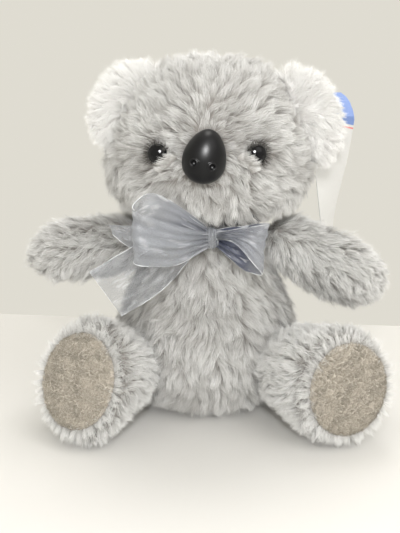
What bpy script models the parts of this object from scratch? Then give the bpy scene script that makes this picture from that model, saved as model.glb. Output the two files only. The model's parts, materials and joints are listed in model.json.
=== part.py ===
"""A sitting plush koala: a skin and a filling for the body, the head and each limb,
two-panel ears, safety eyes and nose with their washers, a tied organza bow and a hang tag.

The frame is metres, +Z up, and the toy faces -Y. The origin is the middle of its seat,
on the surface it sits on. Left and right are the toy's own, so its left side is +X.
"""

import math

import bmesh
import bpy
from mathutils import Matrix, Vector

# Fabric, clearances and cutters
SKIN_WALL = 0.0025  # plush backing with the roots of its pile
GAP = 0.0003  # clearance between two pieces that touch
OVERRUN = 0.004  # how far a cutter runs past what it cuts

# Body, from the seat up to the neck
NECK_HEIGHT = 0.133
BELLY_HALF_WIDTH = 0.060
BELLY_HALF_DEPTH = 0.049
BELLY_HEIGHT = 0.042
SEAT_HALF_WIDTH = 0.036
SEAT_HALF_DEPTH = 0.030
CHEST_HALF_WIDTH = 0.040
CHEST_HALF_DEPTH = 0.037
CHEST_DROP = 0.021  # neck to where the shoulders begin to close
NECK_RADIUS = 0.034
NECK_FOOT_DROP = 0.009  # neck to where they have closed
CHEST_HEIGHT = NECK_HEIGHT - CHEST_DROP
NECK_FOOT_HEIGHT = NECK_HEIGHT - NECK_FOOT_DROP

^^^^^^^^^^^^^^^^

SET TASK: Write down again the exact lines running from the beginning of the data to the line containing "OVERRUN = 0.004", with both ends included.

SOLUTION TO THE EXERCISE:
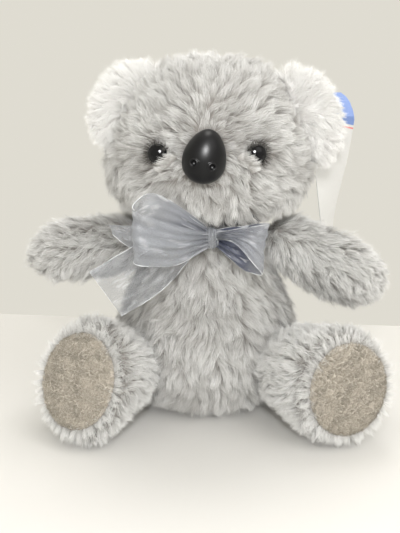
What bpy script models the parts of this object from scratch? Then give the bpy scene script that makes this picture from that model, saved as model.glb. Output the two files only. The model's parts, materials and joints are listed in model.json.
=== part.py ===
"""A sitting plush koala: a skin and a filling for the body, the head and each limb,
two-panel ears, safety eyes and nose with their washers, a tied organza bow and a hang tag.

The frame is metres, +Z up, and the toy faces -Y. The origin is the middle of its seat,
on the surface it sits on. Left and right are the toy's own, so its left side is +X.
"""

import math

import bmesh
import bpy
from mathutils import Matrix, Vector

# Fabric, clearances and cutters
SKIN_WALL = 0.0025  # plush backing with the roots of its pile
GAP = 0.0003  # clearance between two pieces that touch
OVERRUN = 0.004  # how far a cutter runs past what it cuts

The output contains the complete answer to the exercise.